Beyond Our Backgrounds

Authored by

Kelly Young

Chief Executive Officer

It’s Women’s History Month and an opportune time for me to highlight some key issues of gender diversity and the workplace – though of course these conversations can and should be happening year-round if we can expect to see any real progress. This month, I’ve been exploring the subject of diversity through the prism of socio-economic and educational disadvantage. We know that there are persistent, systemic factors in shaping career prospects. But has this begun to shift? Has growing awareness of these disparities and opportunity gaps started to have a meaningful impact on outcomes, or is it still just talk? Spoiler alert: things are showing signs improvement, but there is still a long way to go.

I have written before about how girls’ academic progress can become negatively affected by social stereotypes which they start to absorb as early as age 6 [University of Illinois (UIC) published in Science magazine in January 2017]. It is also intuitively and statistically clear that people of a lower socio-economic status have greater barriers to their chances at prosperity than wealthier middle classes, owing to the systemic lack of supports in areas such as education, community, healthcare, and other shortfalls. So women on the societal and financial margins appear doubly disadvantaged, lying as they do at the intersection of these two demographics.

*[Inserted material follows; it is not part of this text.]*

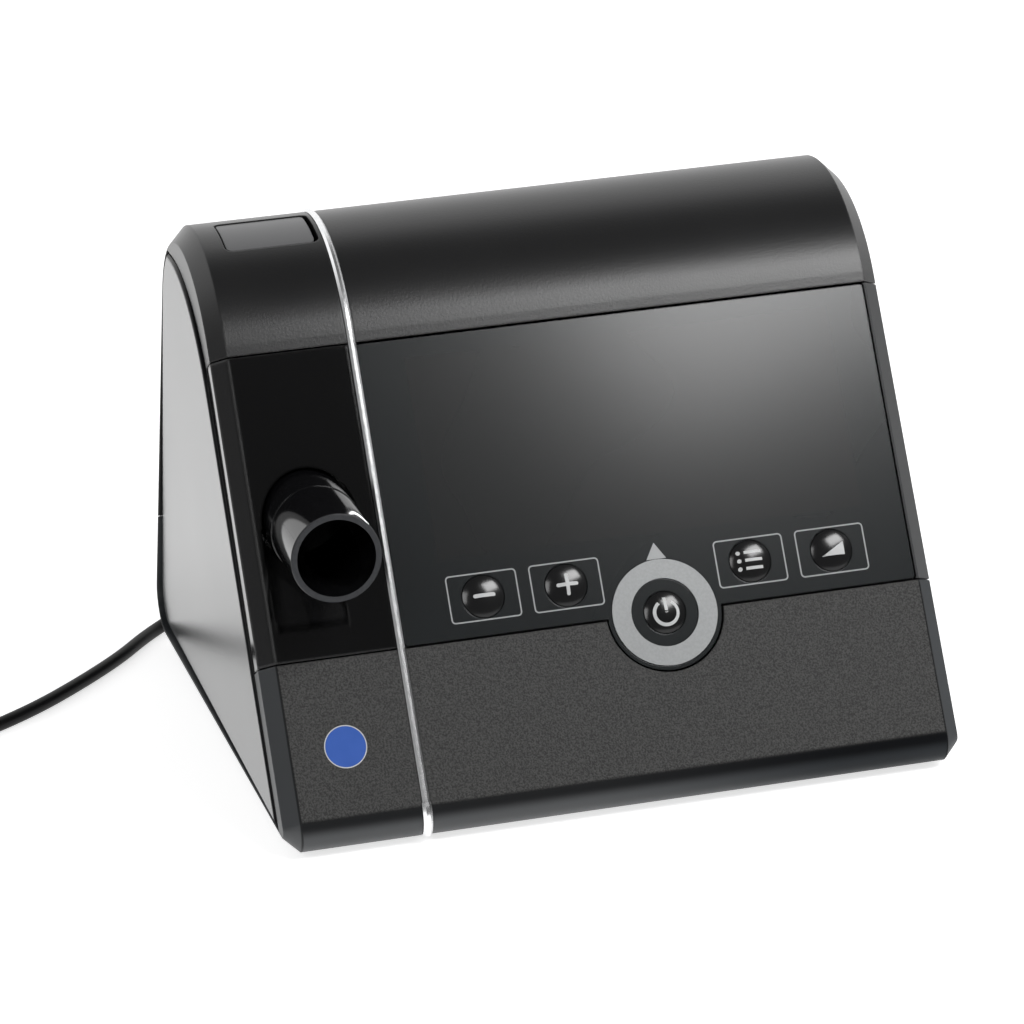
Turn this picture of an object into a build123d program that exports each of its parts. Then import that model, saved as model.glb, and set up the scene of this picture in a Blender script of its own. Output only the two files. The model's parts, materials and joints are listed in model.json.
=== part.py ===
from build123d import *
import os
from math import cos, pi, radians, sin, tan

# A compact bedside CPAP flow generator: a three-sided prism with a round crown. Its sloping front
# carries a display film with domed keys and a glossy panel with the outlet tube; a cover on the
# left side hides the humidifier connection, and a button in the crown releases that cover.
# Sizes are in millimetres. +X is the user's right, -Y the front, +Z up. The origin lies on the
# table, under the middle of the casing.

# ---- casing form
WIDTH = 170.0            # across the two side faces
HEIGHT = 135.0           # table to the top of the crown
DEPTH = 178.0            # nose to heel
FRONT_ANGLE = 62.1       # slope of the front face from the table
BACK_ANGLE = 62.0        # slope of the back face from the table
FOOT_GAP = 1.2           # table to the underside
NOSE_R = 6.0             # round between front face and underside
HEEL_R = 12.0            # round between back face and underside
EDGE = 3.9               # chamfer round both side faces
WALL = 2.5               # shell wall
SEAM = 0.4               # visible gap between casing pieces
FIT = 0.1                # gap between pieces that sit in each other

# ---- sloping front, measured up the slope (s) from the table line
SEAM_LOW = 50.0          # lower shell to middle section
SEAM_DROP = 2.75617      # middle section to crown shell, below the start of the crown's round
FRAME_T = 4.0            # carrier plate of the middle section
PANEL_T = 2.0            # glossy panel skin
STRIP_SIDE = 34.7        # left side to the middle of the chrome strip
STRIP_W = 1.8
STRIP_PROUD = 0.7        # strip above the casing
STRIP_SEAT = 1.0         # strip below the casing surface
STRIP_END_S = 12.3       # where the strip's end section begins
STRIP_END_W = 2.3

# ---- display film and keys
FILM_T = 1.2
FILM_SINK = 0.3          # film below the casing surface
FILM_SIDE = 4.7          # film to the right side
FILM_CORNER = 0.8
FILM_GAP = 0.3
KEY_S = 60.0             # row of the four small keys, up the slope
POWER_X = 15.9
KEY_XS = {
    "key_minus": POWER_X - 44.1,
    "key_plus": POWER_X - 23.3,
    "key_menu": POWER_X + 23.5,
    "key_ramp": POWER_X + 44.4,
}
POWER_S = 50.2
KEY_R = 5.15
KEY_DOME = 1.9           # dome above the film
KEY_RIM = 0.85           # flange that keeps the key in
KEY_PLAY = 0.2           # radial gap of key in its hole
KEY_TRAVEL = 0.8
KEY_REST = 0.1           # flange behind the carrier
SWITCH_R = 2.8
SWITCH_GAP = 0.1         # pressed key to its switch
RING_IN = 8.45
RING_OUT = 13.2
RING_T = 0.5
BULGE_R = 14.3           # film round the power ring
LCD_MARGINS = (11.1, 10.3)   # film's left and right edge to the window behind it
LCD_LOW = 70.0
LCD_TOP_GAP = 5.0        # window to the upper seam
LCD_LAP = 2.5
LCD_T = 3.9
LCD_GLASS_GAP = 0.5      # glass inside its window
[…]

The data showing the effects of socio-economic disadvantage are unequivocal, whereas the effects of being a female appear to be rather more nuanced. In OECD countries, 60% of children from privileged backgrounds have regular home learning before primary school, compared with 30% from lower socio-economic status [OECD: Understanding Social Mobility]. Disadvantage is therefore partially baked in from early childhood. It is unsurprising that this is reflected in later years: 80% of 15-year-olds from high-status households expect to complete higher education, compared to 50% from lower status [OECD Ibid]. Looking from a specifically gender-focused perspective, there are persistent gaps in educational achievement. Girls tend to perform worse in maths and numeracy than boys. This may be because of historically accepted societal attitudes nudging them towards more “feminine” subjects [UIC ibid]. It does not therefore need to imply a wholesale underperformance by girls, but it does mean that young women tend to be under-represented in STEM subjects at university - these subjects being arguably some of the most powerful in influencing career prospects.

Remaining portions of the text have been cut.